Madrid, Spain — #27 in Madrid

Nakeima

Creative Tapas/ $$/ Malasaña / Conde Duque/ Recommended

The most talked-about counter in Malasaña — Nakeima's rapid-fire succession of creative bites draws a mixed crowd of chefs, media, and regulars who have made it the city's favourite late-dinner secret.

8.7
Food
8.2
Ambience
9.1
Value

The Experience

Nakeima sits in Malasaña — the neighbourhood that contains Madrid's most concentrated density of genuinely exciting food, as opposed to gastronomy for its own sake. The restaurant is a small counter with a kitchen visible at close range, an open kitchen philosophy taken seriously enough that the chefs are genuinely part of the evening's entertainment, and a menu that announces itself as a series of small plates rather than courses.

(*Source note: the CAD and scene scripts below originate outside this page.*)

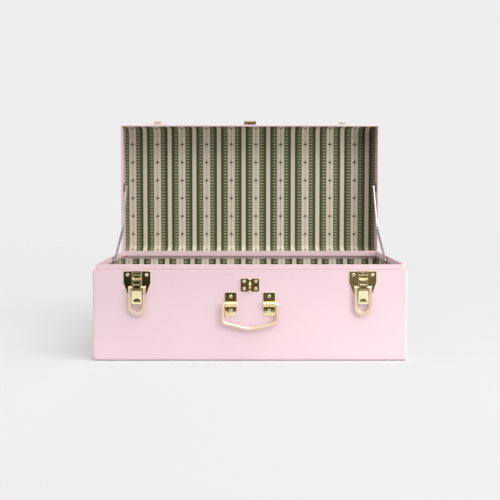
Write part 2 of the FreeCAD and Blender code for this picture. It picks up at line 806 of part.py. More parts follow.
stay_stud_x = neck_inner_x - stay_bracket_sheet
stay_face_x = stay_stud_x - stay_boss - stay_gap
stay_inner_x = stay_face_x - stay_sheet
pivot_closed = Vector(0, hinge_y - stay_pivot_forward, hinge_z + stay_pivot_lift)


def lean(angle, length):
    """Step down and forward by a length, at an angle below the level."""
    radians = math.radians(angle)
    return Vector(0, -length * math.cos(radians), -length * math.sin(radians))


def opened_point(point):
    """Where a point of the closed lid lies when the lid is open."""
    marker = turned_open(Part.Vertex(point))
    return Vector(marker.X, marker.Y, marker.Z)


pivot_open = opened_point(pivot_closed)
knee = pivot_open + lean(stay_upper_angle, stay_upper)
stud = knee + lean(stay_lower_angle, stay_lower)


def bar_between(start, end, width, x_low, x_high):
    """Flat bar with round ends between two points in the plane of the stay."""
    along = end - start
    block = Part.makeBox(x_high - x_low, along.Length, width, Vector(x_low, 0, -width / 2))
    block.rotate(Vector(0, 0, 0), X_AXIS, math.degrees(math.atan2(along.z, along.y)))
    block.translate(Vector(0, start.y, start.z))
    ends = [x_rod(x_low, x_high, point.y, point.z, width / 2) for point in (start, end)]
    return union([block] + ends)


def stay_arm():
    """Bent flat arm with a slot along both of its legs and a bore for its rivet."""
    arm = union([bar_between(pivot_open, knee, stay_width, stay_inner_x, stay_face_x),
                 bar_between(knee, stud, stay_width, stay_inner_x, stay_face_x)])
    slot_start = pivot_open + lean(stay_upper_angle, stay_slot_start)
    cut_low = stay_inner_x - overrun
    cut_high = stay_face_x + overrun
    slot = union([bar_between(slot_start, knee, stay_slot, cut_low, cut_high),
                  bar_between(knee, stud, stay_slot, cut_low, cut_high)])
    bore = x_rod(cut_low, cut_high, pivot_open.y, pivot_open.z, stay_rivet_radius + running_fit)
    return arm.cut([slot, bore])


def stay_lid_bracket():
    """Stepped bracket inside the lid end that carries the arm clear of the neck, closed."""
    wall_x = body_width / 2 - sheet
    tab_x = (stay_face_x + stay_gap, stay_face_x + stay_gap + stay_bracket_sheet)
    y, z = pivot_closed.y, pivot_closed.z
    shelf_low = z + stay_shelf_lift
    foot_y = (y - stay_foot_width / 2, y + stay_foot_width / 2)
    foot = box((wall_x - stay_bracket_sheet, wall_x), foot_y, (shelf_low, shelf_low + stay_foot_height))
    shelf = box((tab_x[0], wall_x), (y - stay_end, y + stay_end), (shelf_low, shelf_low + stay_bracket_sheet))
    tab = box(tab_x, (y - stay_end, y + stay_end), (z, shelf_low + stay_bracket_sheet))
    eye = x_rod(tab_x[0], tab_x[1], y, z, stay_end)
    hole = x_rod(tab_x[0] - overrun, tab_x[1] + overrun, y, z, stay_rivet_radius)
    return union([foot, shelf, tab, eye]).cut(hole)


def stay_rivet():
    """Headed rivet through the arm and the lid bracket, closed."""
    y, z = pivot_closed.y, pivot_closed.z
    head_x = stay_inner_x - stay_gap
    shank = x_rod(head_x, stay_face_x + stay_gap + stay_bracket_sheet, y, z, stay_rivet_radius)
    head = x_rod(head_x - stay_rivet_cap, head_x, y, z, stay_rivet_head)
    return union([head, shank])


def stay_body_bracket():
    """Plate on the inside of the neck with the stud that guides the slot."""
    top = rim_height - stay_bracket_top
    half = stay_bracket_width / 2
    plate = box((stay_stud_x, neck_inner_x), (stud.y - half, stud.y + half), (top - stay_bracket_drop, top))
    plate = round_edges(plate, latch_corner, edges_along(plate, X_AXIS))
    boss = x_rod(stay_stud_x - stay_boss, stay_stud_x, stud.y, stud.z, stay_rivet_radius)
    return union([plate, boss])


both_sides("stay_arm", stay_arm())
both_sides("stay_lid_bracket", turned_open(stay_lid_bracket()))
both_sides("stay_rivet", turned_open(stay_rivet()))
both_sides("stay_body_bracket", stay_body_bracket())


# Write one file per piece

os.makedirs("parts", exist_ok=True)
for name, shape in nodes.items():
    shape.exportStep(os.path.join("parts", name + ".step"))
    solids = len(shape.Solids)
    print(f"{name:26s} {solids:3d} solid(s)  {shape.Volume / 1000:9.2f} cm3  valid {shape.isValid()}")
print(len(nodes), "pieces written")
print("stay pivot", pivot_open, "knee", knee, "stud", stud)
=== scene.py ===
# %% [markdown]
# # A storage trunk, dressed for its picture
# The trunk itself comes from CAD as a imported frame: every sheet, hinge, latch and board is already there
# at its real size, in metres. This script gives each piece the surface that the real one has, adds the
# small things that are easier to make as meshes, and sets up floor, light and camera.

# %% Load the imported trunk
import json
import math

import bmesh
import bpy
from mathutils import Matrix, Vector


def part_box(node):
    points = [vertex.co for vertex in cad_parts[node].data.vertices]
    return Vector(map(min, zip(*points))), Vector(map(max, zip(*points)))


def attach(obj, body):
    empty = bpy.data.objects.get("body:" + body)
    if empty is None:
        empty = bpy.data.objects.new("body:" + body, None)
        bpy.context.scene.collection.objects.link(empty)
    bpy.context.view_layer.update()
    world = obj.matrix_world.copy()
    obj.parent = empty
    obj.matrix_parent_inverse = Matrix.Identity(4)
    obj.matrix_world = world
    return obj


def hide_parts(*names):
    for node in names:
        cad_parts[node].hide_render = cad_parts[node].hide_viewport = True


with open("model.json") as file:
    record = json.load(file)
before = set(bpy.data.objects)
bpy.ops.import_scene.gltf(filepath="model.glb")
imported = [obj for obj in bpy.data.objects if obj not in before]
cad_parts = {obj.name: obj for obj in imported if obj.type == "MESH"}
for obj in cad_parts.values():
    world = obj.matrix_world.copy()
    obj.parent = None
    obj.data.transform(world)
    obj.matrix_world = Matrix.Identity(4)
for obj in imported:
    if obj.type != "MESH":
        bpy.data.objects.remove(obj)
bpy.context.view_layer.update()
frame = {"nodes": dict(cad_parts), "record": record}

nodes = frame["nodes"]
joints = {joint["name"]: joint for joint in frame["record"]["behaviour"]["joints"]}

# %% [markdown]
# ## The camera
# The camera stands 1.3 m in front of the trunk, about level with the middle of the open lid. Its
# place was worked out from the lines of the picture: the underside, the seam, the rim behind it, the top
# of the lid, and the stripes of the lining, which get narrower down the lid by a measured share.
# The camera is tilted down a little, and for the rest the lens is shifted down, as with a studio camera,
# so that the upright edges stay nearly parallel. A longer lens further away would flatten the open lid.

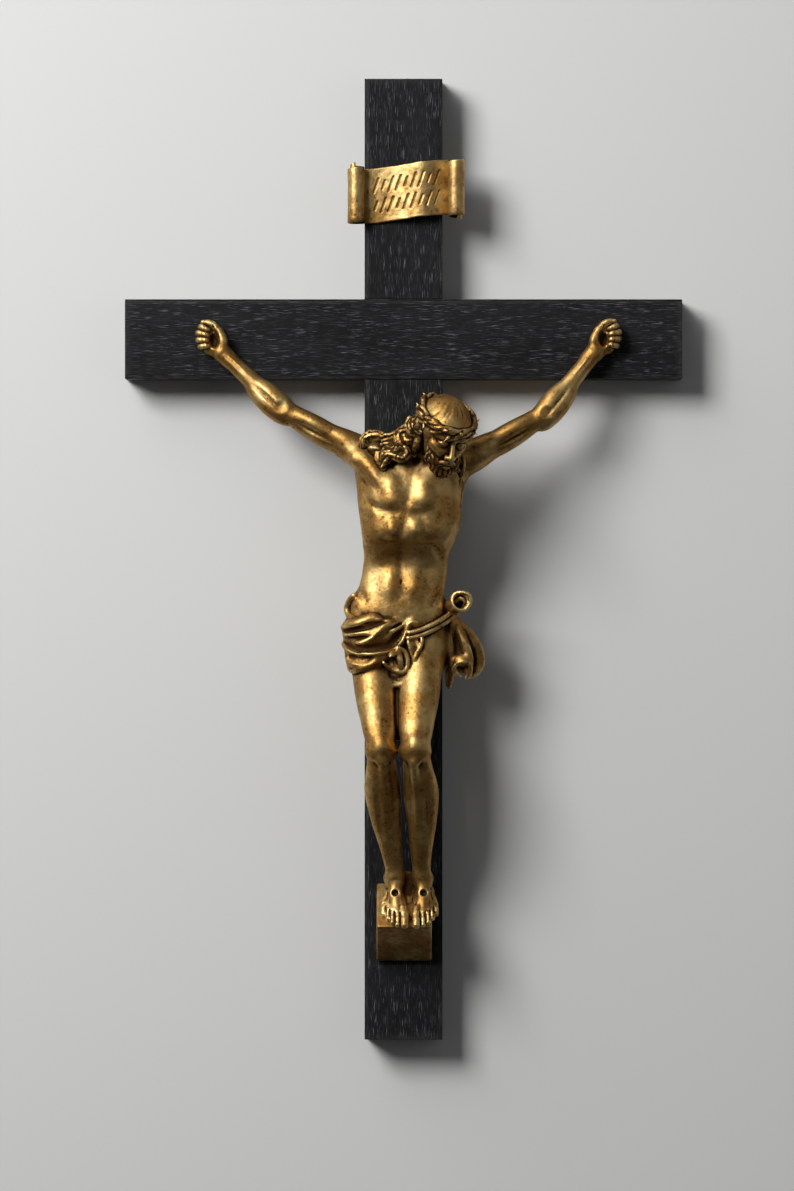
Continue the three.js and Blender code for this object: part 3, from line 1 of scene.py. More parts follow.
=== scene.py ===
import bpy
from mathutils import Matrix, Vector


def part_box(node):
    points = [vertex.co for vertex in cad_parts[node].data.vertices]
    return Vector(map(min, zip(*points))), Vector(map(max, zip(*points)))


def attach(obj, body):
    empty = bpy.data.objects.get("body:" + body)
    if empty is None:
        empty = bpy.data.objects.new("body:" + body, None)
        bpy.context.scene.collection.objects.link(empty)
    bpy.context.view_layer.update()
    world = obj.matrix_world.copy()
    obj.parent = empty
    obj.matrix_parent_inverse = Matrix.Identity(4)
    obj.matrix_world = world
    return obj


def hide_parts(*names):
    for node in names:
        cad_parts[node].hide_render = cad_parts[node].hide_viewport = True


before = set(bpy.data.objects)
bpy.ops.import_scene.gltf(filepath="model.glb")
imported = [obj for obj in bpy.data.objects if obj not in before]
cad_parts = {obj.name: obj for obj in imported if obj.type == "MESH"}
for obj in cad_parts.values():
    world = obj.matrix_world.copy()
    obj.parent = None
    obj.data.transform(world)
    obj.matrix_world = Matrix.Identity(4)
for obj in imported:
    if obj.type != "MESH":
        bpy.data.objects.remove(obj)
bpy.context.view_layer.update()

import math

import bmesh
import bpy
import numpy as np
from mathutils import Matrix, Vector, noise

# A wall crucifix: a cast brass figure, scroll and foot block on a cross of blackened oak.
# Metres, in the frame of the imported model. "Left" and "right" are always the viewer's.
# The figure is modelled in units of one 533rd of its height, as points (x, f, z):
# x to the right and z up from the crossing, f forward from the boards' front face.

# Without a seed, noise_vector draws its offsets from the clock.
noise.seed_set(1)

MM = 0.001
UPRIGHT_LOW, UPRIGHT_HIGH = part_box("upright")
CROSSBAR_LOW, CROSSBAR_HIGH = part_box("crossbar")
CORPUS_LOW, CORPUS_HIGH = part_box("corpus")
SCROLL_LOW, SCROLL_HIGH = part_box("titulus")
BLOCK_LOW, BLOCK_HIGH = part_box("foot_block")
FRONT = UPRIGHT_LOW.y
SEAT = 0.3  # how far a casting sits off the wood, in millimetres
SEAT_GAP = SEAT * MM
JOINT_GAP = 0.3 * MM

CORPUS_HEIGHT = 277 * MM
CORPUS_SHIFT = 0.3 * MM
UNIT = CORPUS_HEIGHT / 533
HEEL_LEVEL = BLOCK_HIGH.z / UNIT
BLOCK_DEPTH, BLOCK_DROP = 27, 21.5  # the foot block's slope, in millimetres

# The clay's grid, in the figure's units
GRID_LOW, GRID_HIGH = (-218, -6, -600), (226, 124, 36)
CELL = 0.85
FAR = 1e3
THINNEST = 0.3
PROBES = 72
CORPUS_TRIANGLES = 190000
# How far the two measures of hollows look (the finer one for the patina, the broader one for painted shade
# where much metal stands round), and how much painted shade the hair's grooves add to the finer one
FINE_REACH, BROAD_REACH = 2.6, 11.0
GROOVE_SHADE = 0.16
# The fine locks: how high they stand, and the lowest level and widest place that they reach
LOCK_HEIGHT, LOCK_LEVEL, LOCK_SIDE = 1.3, -160, 80


# Clay: signed distances on a grid, which soft shapes are added to and cut from.

class Shape:
    """distance is from the surface; share is nought at the middle and one at the surface."""

    def __init__(self, low, high, distance, share=None):
        self.low = np.array(low, float)
        self.high = np.array(high, float)
        self.distance = distance
        self.share = share


def unit(v):
    v = np.array(v, float)
    return v / np.linalg.norm(v)


def lerp(a, b, t):
    return np.array(a, float) + (np.array(b, float) - np.array(a, float)) * t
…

The kitchen's aesthetic is somewhere between Japanese precision and Spanish informality — small bites assembled with care, using Spanish raw materials but shaped by techniques that have no particular national affiliation. The menu changes frequently and is best understood as the kitchen's diary: what the market gave them this week, what combinations they're exploring, what new idea arrived from the last trip someone on the team made. It is a restaurant actively in the middle of thinking.

The space seats perhaps thirty covers and generates the particular energy that Madrid's best small restaurants generate when they're full: convivial, a little loud, genuinely engaged with the evening. The team is young, and the service is warm rather than formal — wine recommendations arrive as conversation rather than presentation, and the kitchen's enthusiasm for the food is infectious.

For the price point, Nakeima is one of the best-value creative dining experiences in Madrid. It lacks the Michelin infrastructure of the city's starred restaurants, but it compensates with spontaneity, value, and the specific pleasure of eating somewhere that is still in the process of becoming something rather than resting on what it already is.

Best Occasion: First Date

A first date at Nakeima has several structural advantages: the counter format creates natural conversation topics (what just arrived, what does that taste like, what is that technique), the food is interesting enough to require discussion, and the energy of Malasaña — one of Madrid's best neighbourhoods for continuing a good evening — surrounds it. The price point removes financial pressure from a first meeting.

What to Order

Ask the kitchen what arrived from the market that day. The response usually reveals the dish they're most excited to cook. Oysters, when available, are treated with unusual intelligence for a Madrid counter. The house vermouth is an appropriate way to start. Wine is natural and predominantly Spanish; the list is short and honest.